Clearly, Mary Jane is not perfect, yet Peter is not wrong to see her as such. Few theologians have given the phenomenon of the crush such a lofty and weighty consideration as Charles Williams, who suggests, in Outlines of Romantic Theology, that when the lover contemplates the beloved, “However in all other ways she may be full of error or deliberate evil, in the eyes of the lover, were it but for a moment, she recovers her glory… the glory that Love had with the Father before the world was.” The man who looks on a woman with love sees her, albeit fleetingly, as perfect, glorified; he sees her as she is in heaven. The crush is not a romantic delusion but a glimpse of a spiritual reality. When the lover looks on the beloved, a veil is lifted, revealing the divine beauty that attends every man and woman made in the image of God. The excitement and terror Peter feels when he looks into Mary Jane’s eyes is only (as C.S. Lewis puts it in Till We Have Faces) “the salute that mortal flesh gives to immortal things.”

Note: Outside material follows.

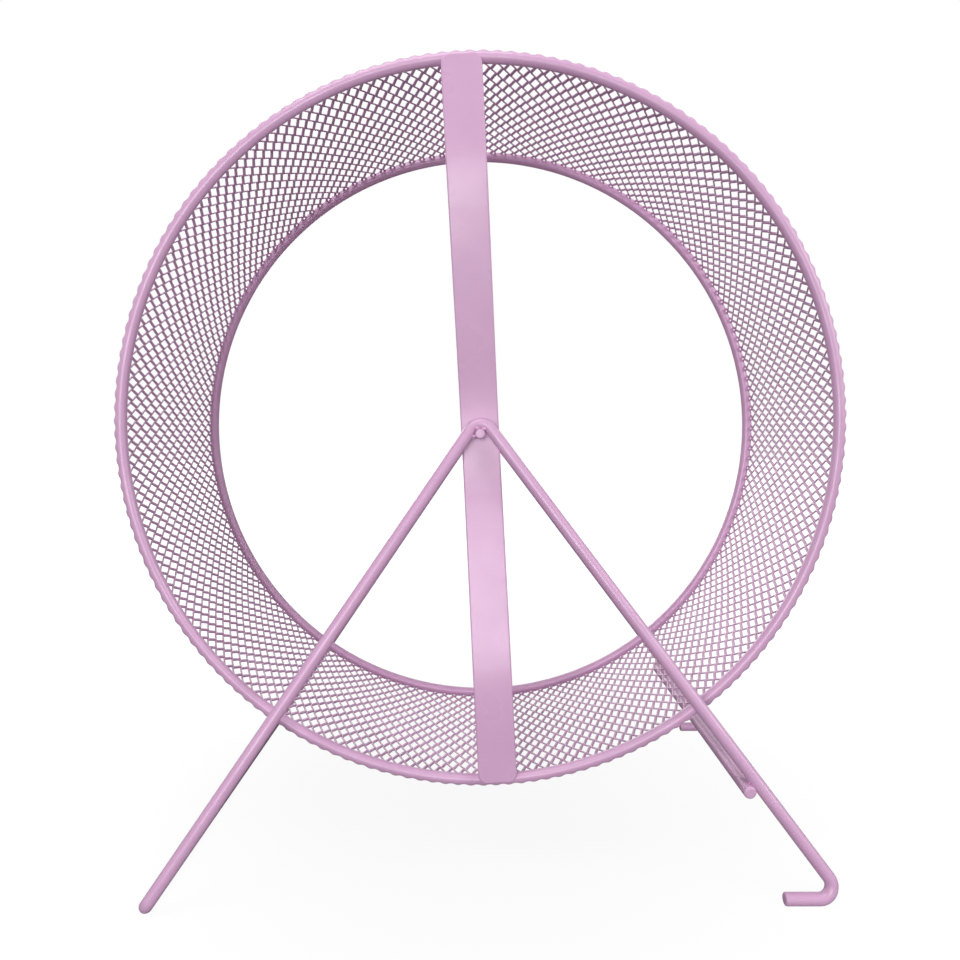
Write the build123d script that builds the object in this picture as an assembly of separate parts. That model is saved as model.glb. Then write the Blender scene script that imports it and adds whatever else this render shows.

When Mary Jane declares her love for Peter at the end of the film, telling him, “There’s only one man… who makes me feel like I’m more than I ever thought I could be,” she is thinking of their talk in the hospital, for Peter’s conversation with Spider-Man does not only reveal his heart to Mary Jane; it also reveals “the great thing about M.J.” to Mary Jane herself. Just as Mary Jane inspires Peter to be Spider-Man, Peter inspires Mary Jane to be her ideal self, to imagine herself virtuous, to reach for the unreachable.